Colin Powell, the retired four-star Army general who oversaw US operations during the 1991 Persian Gulf War and whose United Nations speech in 2003 helped sell the American-led invasion of Iraq, died on Monday from COVID-19, his family said. The 84-year-old was fully vaccinated.
“We have lost a remarkable and loving husband, father, grandfather and a great American,” the Powell family said in a Facebook statement Monday morning.
His family thanked the staff at Walter Reed National Military Medical Center in Bethesda, Maryland, where Powell had been receiving treatment. A spokesperson for Powell told ABC News that the former general suffered from multiple myeloma, a cancer of plasma cells that compromises the immune system.

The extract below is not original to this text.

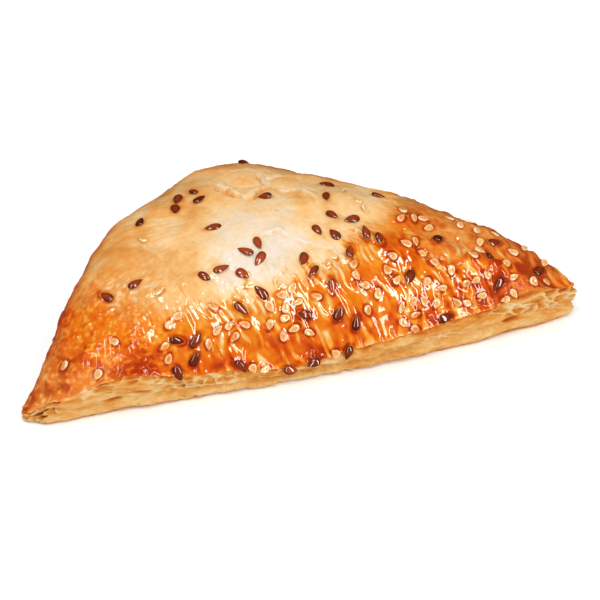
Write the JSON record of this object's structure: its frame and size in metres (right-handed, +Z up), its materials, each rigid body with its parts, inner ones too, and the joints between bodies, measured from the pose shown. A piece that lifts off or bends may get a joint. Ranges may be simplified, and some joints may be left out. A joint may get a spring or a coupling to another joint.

During his decades-long career in public service, Powell held high-ranking positions under three Republican presidents, including as national security adviser during the Reagan administration.
In 1989, President George H.W. Bush appointed him as the youngest and first Black chairman of the Joint Chiefs of Staff. He was chairman when Bush launched Operation Desert Storm, a six-week bombing campaign that successfully expelled Saddam Hussein’s forces from Kuwait.
“I was able to guarantee President Bush that we would succeed because the Iraqi army was sitting there in Kuwait like a golf ball on top of a tee waiting to be hit,” Powell reflected in a 2016 interview with CBS.
In 1993, Powell retired from the Army after 35 years of service. He went on to serve as secretary of state under then-President George W. Bush. His appointment in 2000, which was unanimously confirmed by the Senate, made Powell the highest-ranking Black government official in history.
In a statement Monday, Bush said he was “deeply saddened” by Powell’s death and described him as a “great public servant.”
“He was highly respected at home and abroad,” he said. “And most important, Colin was a family man and a friend.”
As the nation’s chief diplomat, Powell helped shape international opinion in the lead-up to the war in Iraq, despite his personal reluctance. During a UN Security Council speech in February 2003, Powell presented evidence supporting the Bush administration’s case that Iraq had developed biological weapons and had the ability to manufacture more.
’’Leaving Saddam Hussein in possession of weapons of mass destruction for a few more months or years is not an option, not in a post-Sept. 11 world,’’ Powell told the 15-member council.
Much of the intelligence cited by Powell in the 76-minute speech turned out to be faulty. He resigned in 2004 and would later call the UN address a “blot” on his record.
"When I presented it to the UN, I had every assurance from the intelligence community that the information I had was correct," Powell wrote in his 2012 memoir. "Turned out not to be."
Powell was born in Harlem, New York, to Jamaican immigrants. After graduating from the City University of New York, he joined the Army and served in South Vietnam in the 1960s. He is a two-time recipient of the Presidential Medal of Freedom, the country’s highest civilian honor.
A moderate Republican, Powell endorsed Democrats for president starting with Barack Obama in 2008. Following the US Capitol insurrection in January 2021, Powell announced he no longer considered himself a Republican.
Powell is survived by his wife, Alma Vivian Powell, and their three children.